Sabemos lo que hizo San Juan Diego, el afortunado vidente del Tepeyac. Cuando ya la Virgen de Guadalupe estuvo en el templo tan soñado, Juan Diego tuvo a honra el quedarse a cuidar la casa de la Virgen, y el barrer el piso y el tener todo a gusto de la Señora fue la ocupación más feliz de su vida.

Como ocurrió también en la India, en un Santuario de la Virgen muy venerado. A principios del siglo diecinueve eran muy escasos los cristianos, pero la Virgen ya había sentado sus reales en aquella nación tan esperanzadora la para Iglesia. El templo de la Virgen era muy modesto, pero llamaba la atención de los hindúes. Hasta que vino el milagro para convertirlo en un centro de honda devoción mariana.
Una mujer de las castas superiores y de familia aristocrática viajaba con su niño por mar cuando el barco, sorprendido por un huracán, dio un mal viraje y volcó. Todos los pasajeros pudieron salvarse, menos la buena mujer con su pequeño, que desaparecieron bajo las olas. Al cabo de veinticuatro horas caían los dos bajo las redes de un pescador, que los arrastraba hasta la arena, vivos, sin una simple herida, y con los vestidos sorprendentemente secos. -Pero, ¿qué es esto? ¿Qué ha ocurrió?, preguntaban todos atónitos a la mujer hindú, pagana, pero creyente. Y ella explicó:
– Cuando el barco volcó estreché a mi hijo contra mi pecho. y miré hacia la iglesia católica e invoqué a su Señora. Vi entonces que Ella, con su Niño en los brazos, venía a nosotros y nos cubría con su manto mientras estábamos bajo el agua. Fue entonces cuando me ofrecí a la Señora con mi niño para ser los dos sus vasallos. Ahora que nos hemos salvado, no pienso volver a casa. Llévennos a esa iglesia, donde viviremos como devotos de la Madre Divina.
Y así fue. Catequizada, bautizada, la señora aristócrata —muerto el niño poco después—, se quedó allí para siempre: -Mi ocupación será barrer la casa y el patio de la Madre Divina. Y lo hizo hasta su muerte. Hoy, son miles los devotos de la Virgen en la India que vienen al Santuario, y el primer obsequio de muchos a la Madre Divina, es barrer el patio como lo hacía la sierva de la Virgen (Santuario de Vallarpadam, 1800)

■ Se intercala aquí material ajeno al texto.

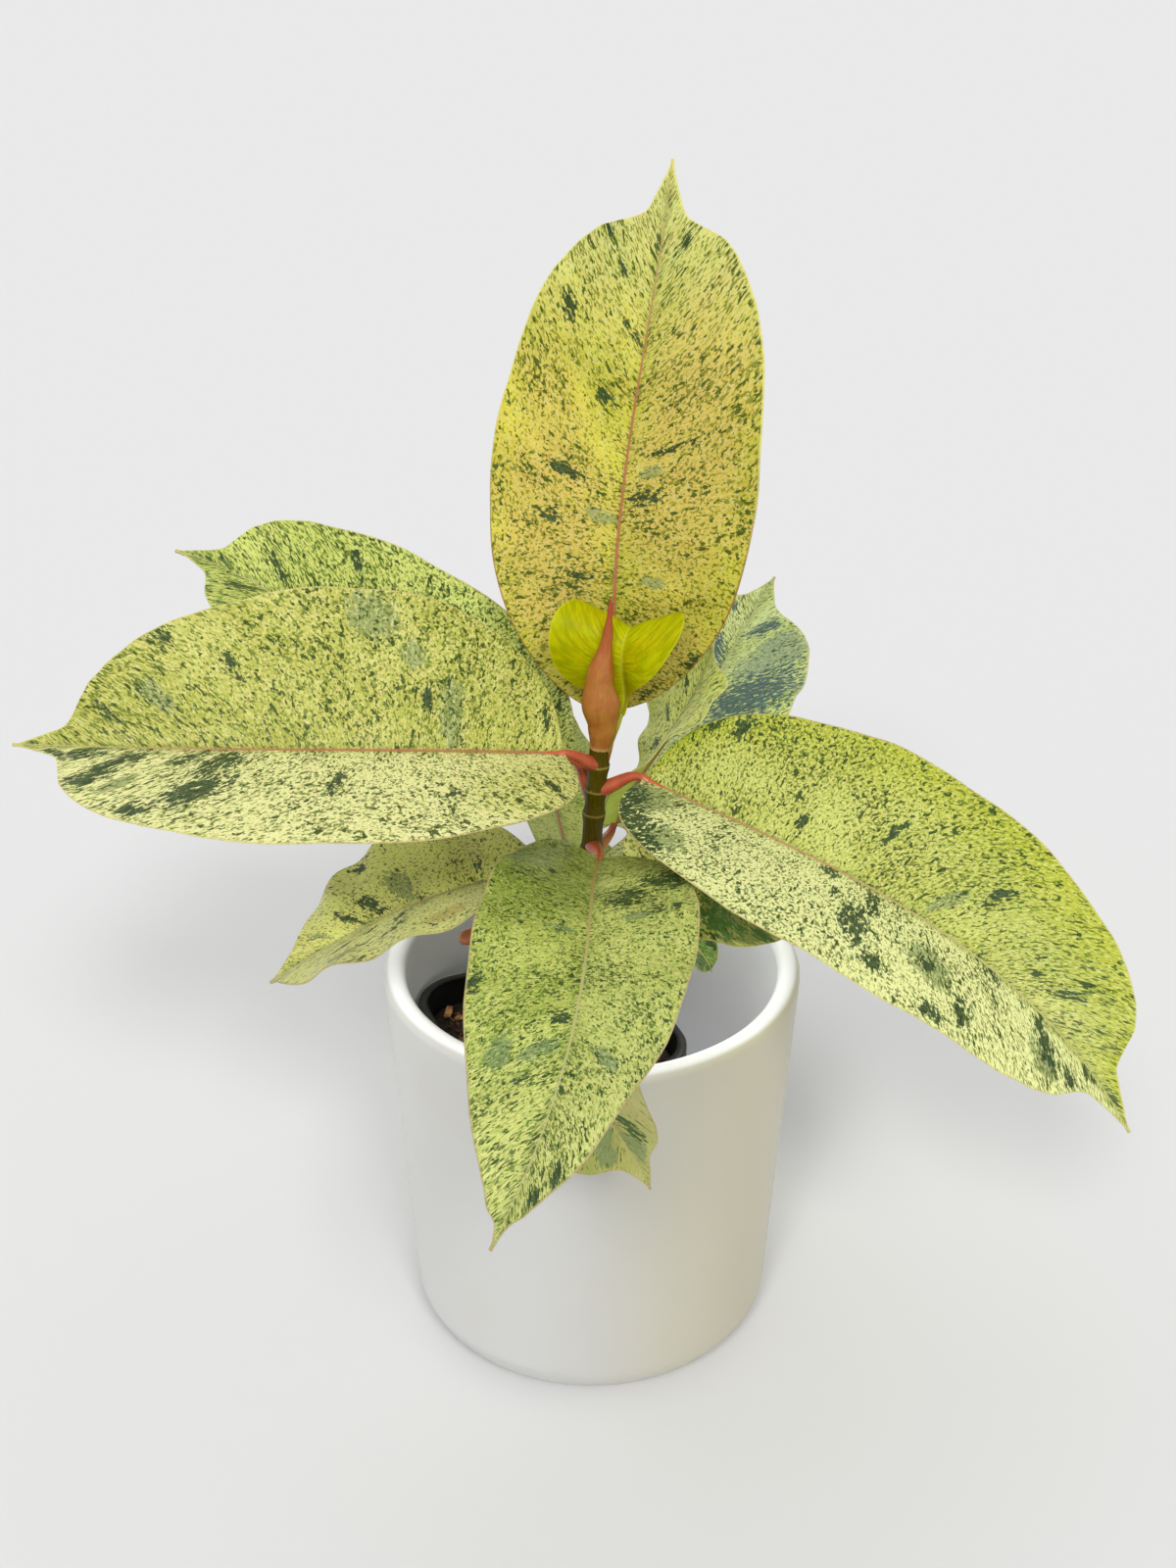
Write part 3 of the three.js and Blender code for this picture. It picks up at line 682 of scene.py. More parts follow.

Son muchos los que nos dirían que el amor a María no se centra en esas simplicidades, sino en acoger a la Virgen en el corazón y, por Ella, hacer los sacrificios que impone el deber cristiano. Eso sería muy cierto, pero les podríamos responder:
– ¿No es amor a la mamá, cuando llega el Día de la Madre, felicitarla, darle un beso y hacerle un regalito?… ¿No significan esos detalles que la mamá está muy adentrada en el corazón? Sin palabras, le están diciendo con elocuencia grande: Mamá, no te preocupes, que si te pasa algo desagradable un día, aquí me tendrás contigo.
¿No es eso acoger a la madre de verdad?…

Es el caso del cristiano con la Virgen. El amor no se puede separar de las manifestaciones del amor. Y se tiene muy en cuenta aquella afirmación tan seria y profunda: “Todo lo que se hace por amor, es amor”.
Hace ya bastantes años, murió en Roma un buen hombre que había pasado su vida de camarero en un restaurante. Le llamaban familiarmente “El camarero de la Virgen”, a la que rezaba mucho el Rosario durante el día. Pero, naturalmente, ¿cómo iba a pasar las cuentas del rosarito si las tenía bien ocupadas con las bandejas y los vasos?… El amor se las ingenió muy bien. Sin atender las conversaciones de las mesas, contaba las Avemarías por las cabezas de los clientes. Cada diez, una decena… Y en la intimidad de su alma, rezó muchos Rosarios a la celestial Señora, mientras servía también con amor a aquellos que él consideraba hijos muy queridos de la Virgen… Cuando murió el camarero, Radio Vaticana dio la noticia muy escueta: -¡Ha muerto un hombre santo!… (Giuseppe Rivella)

María, conforme al encargo de Jesús, ha acogido a todos los discípulos como hijos suyos. Como Madre, Ella los ama, los guarda, los defiende, ruega por ellos, les da las gracias de la salvación.
Y los discípulos, a su vez, acogen a María como suya, la aman con cariño de hijos, la cuidan como a Madre, y le manifiestan el amor entrañable que le tienen, infundido por el mismo Espíritu en sus corazones.
Esos discípulos —todos los cristianos— acogen a María como se acoge la Palabra que Dios les regala en la Biblia; la acogen como al Cuerpo de Cristo, que les dice: Tomad y comed; la acogen como un mandamiento más de Jesús, que se la entrega como el regalo último que le restaba todavía en la cruz: Ahí tienes a tu madre. ¿Qué vamos a hacer, afortunadamente, si así nos lo manda Jesús?…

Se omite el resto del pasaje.